Patent describes continuous carbon fiber reinforcement in resin 3D printing for high-strength parts

A new patent from the University of Colorado describes a process that anchors continuous carbon fibers in resin 3D-printed parts. This marks the first time that fiber reinforcement has moved from the FFF sector into the world of photopolymers. The aim is to achieve significantly higher stiffness and strength while maintaining fine surfaces.

Until now, suppliers have primarily relied on FFF systems that insert continuous fibers layer by layer, but these are expensive and have limitations in terms of heat resistance. Resin processes usually only offered short-fiber fillers or brittle mixtures. Patent WO-2025217022-A1 instead describes a print head that supplements a second unit for fiber deposition for exposure.
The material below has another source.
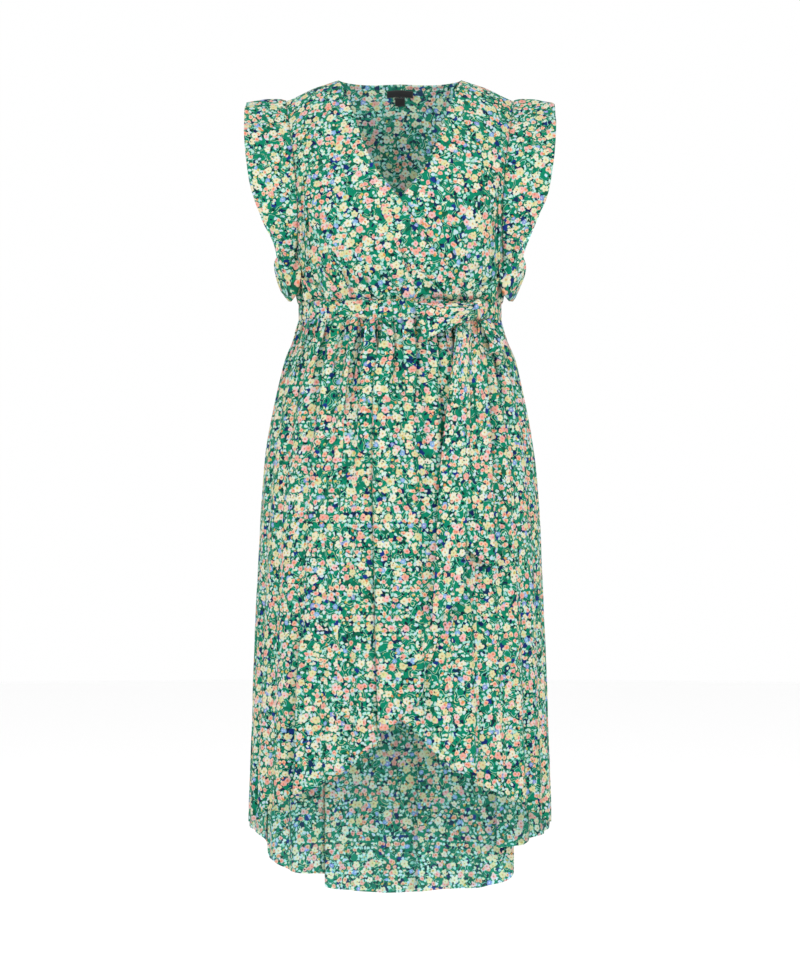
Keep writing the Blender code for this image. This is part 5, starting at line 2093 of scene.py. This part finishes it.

The process consists of five steps. First, the printer cures the layer with UV light. Then the fiber unit lays defined tracks on the fresh layer. A UV emitter directly on the tool attaches the fiber so that it does not slip. The system then floods the layer with resin again and performs a complete exposure. This creates a composite in which the fiber bears the load and the resin determines the shape.

The core of the approach is the coated fiber. The process first wets the fiber with resin and pre-cures it to a gel state. A shaping nozzle aligns the cross-section and ensures clean deposition. This pre-treatment allows adhesion during deposition and reduces misalignment or wrinkling.

The process combines the material diversity of photopolymers with continuous fibers that are suitable for load paths. This makes it possible to create components that, in addition to high stiffness, also utilize the heat resistance of special resins. Another interesting option is the use of conductive threads for integrated conductor tracks. This could enable sensor technology or simple current paths directly in the component and save on assembly costs.

Details such as fiber guidance in tight radii, UV shadows in deeper layers, and the appropriate resin rheology remain open. Process times, repair strategies, and path planning also determine whether the idea is feasible in practice. Currently, only the patent is available; the source does not mention any market-ready devices.